This decision aligns with market expectations and reflects the central bank’s cautious approach in navigating the complex interplay between inflationary pressures and potential economic slowdown.
“Uncertainty about the economic outlook has increased further. The Committee is attentive to the risks to both sides of its dual mandate and judges that the risks of higher unemployment and higher inflation have risen,” it said in a statement, noting that “swings in net exports” did not appear to have affected economic activity.
The Committee will continue reducing its holdings of Treasury securities and agency debt and agency mortgage‑backed securities, it said.
In a statement released after the meeting, Fed said uncertainty about the economic outlook has increased further and also the risks of higher unemployment and inflation have risen. “The rate setting committee is attentive to the risks to both sides of its dual mandate.”
In assessing the appropriate stance of monetary policy, Fed will continue to monitor the implications of incoming information for the economic outlook.Fed emphasized the importance of a data-driven approach, stating that the central bank will continue to monitor economic developments closely. Last month, the US president imposed steep tariffs on Chinese imports and set a 10% baseline tariff on goods from most other countries, triggering weeks of market volatility.
The White House also raised tariffs on several other trading partners but delayed implementation until July to allow time for renegotiating existing trade deals.
Meanwhile, recent data signals a potential economic contraction in Q1, even as unemployment remains near historic lows and inflation trends closer to the Federal Reserve’s 2% target.

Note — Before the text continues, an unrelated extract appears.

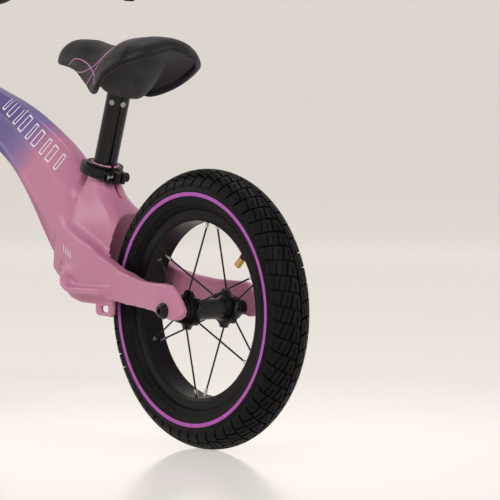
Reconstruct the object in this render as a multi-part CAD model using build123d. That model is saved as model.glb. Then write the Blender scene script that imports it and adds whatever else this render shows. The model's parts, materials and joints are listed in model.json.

Uncertainty around tariffs has made US households more pessimistic about the economy and could affect their long-term plans for purchases. That uncertainty has helped fuel a surge in imports ahead of potentially more severe tariffs ahead.
The US trade deficit soared to a record $140.5 billion in March as consumers and businesses alike tried to get ahead of tariffs that went into effect in April and others that have been postponed until July. Last week, the US government reported the economy shrank at a 0.3% annual pace during the first quarter of the year because of a surge in imports.
Some companies say they’re already seeing impacts to their business from the uncertainty created by tariffs.